A Geospatial Analysis of Geohazards and Settlements in the Philippines

David Garcia
mapmakerdavid
Published in
2 min readJun 11, 2018

A s the Philippines is relentlessly urbanizing, more and more cities, towns, and communities are exposed to multiple hazards.

Storm surges, tsunamis, and sea-level rise can hit the coasts. Dynamic rivers and floodplains are found throughout the main islands. Extreme winds can hit both the uplands and lowlands. Tremors and volcanic eruptions are scattered across the archipelago, which has an active fault system as its backbone.

For decades, the common response of the government was to resettle communities to other places. But it always turns out that other hazards are present in the relocation sites, too. Instead of being reduced, the risk was merely being shifted geographically.

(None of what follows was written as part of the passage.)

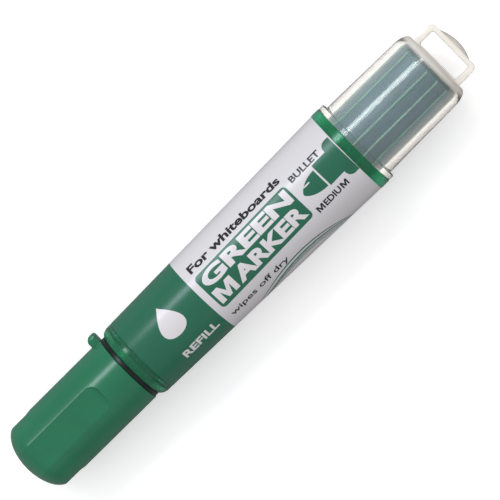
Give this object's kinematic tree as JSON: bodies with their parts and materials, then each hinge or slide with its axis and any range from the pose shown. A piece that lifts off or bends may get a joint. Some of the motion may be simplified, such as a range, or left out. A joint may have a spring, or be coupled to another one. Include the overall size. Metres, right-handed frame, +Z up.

Furthermore, the relocation process increases the vulnerability of the displaced population due to the lack of services and opportunities in the resettlement sites.

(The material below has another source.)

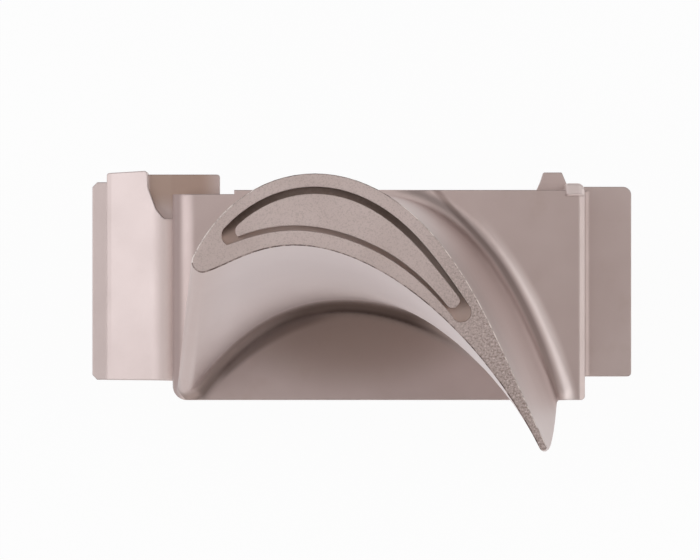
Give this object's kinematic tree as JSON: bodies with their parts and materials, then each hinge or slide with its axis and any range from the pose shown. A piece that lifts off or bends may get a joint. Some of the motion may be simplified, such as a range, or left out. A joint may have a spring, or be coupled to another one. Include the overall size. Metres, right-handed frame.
{
  "type": "turbine blade",
  "caption": "Cast turbine rotor blade: curved airfoil with a grooved tip, platform with forward and aft seal wings, shank and fir-tree root.",
  "frame": {"origin": "centre of the flat bottom of the fir-tree root", "axes": "+Z radially outwards, from the root to the airfoil tip; +X along the engine axis, from the leading edge to the trailing edge; +Y towards the suction side"},
  "size_m": [0.0656, 0.032, 0.095],
  "materials": {
    "blade_alloy": "satin, fine blasted casting surface"
  },
  "bodies": {
    "root": {"turbine_blade": "blade_alloy"}
  },
  "joints": []
}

I hope that the visualization can encourage decision-makers and the public to move away from a reactionary paradigm of relocation to a proactive paradigm of reducing risks in existing and emerging settlements.

There are no completely safe places in the Philippines. There are only places of varying risk, and the people’s capacity to adapt.

The individual maps are below.

(originally posted in my old Medium publication, Spatialist, in 2017)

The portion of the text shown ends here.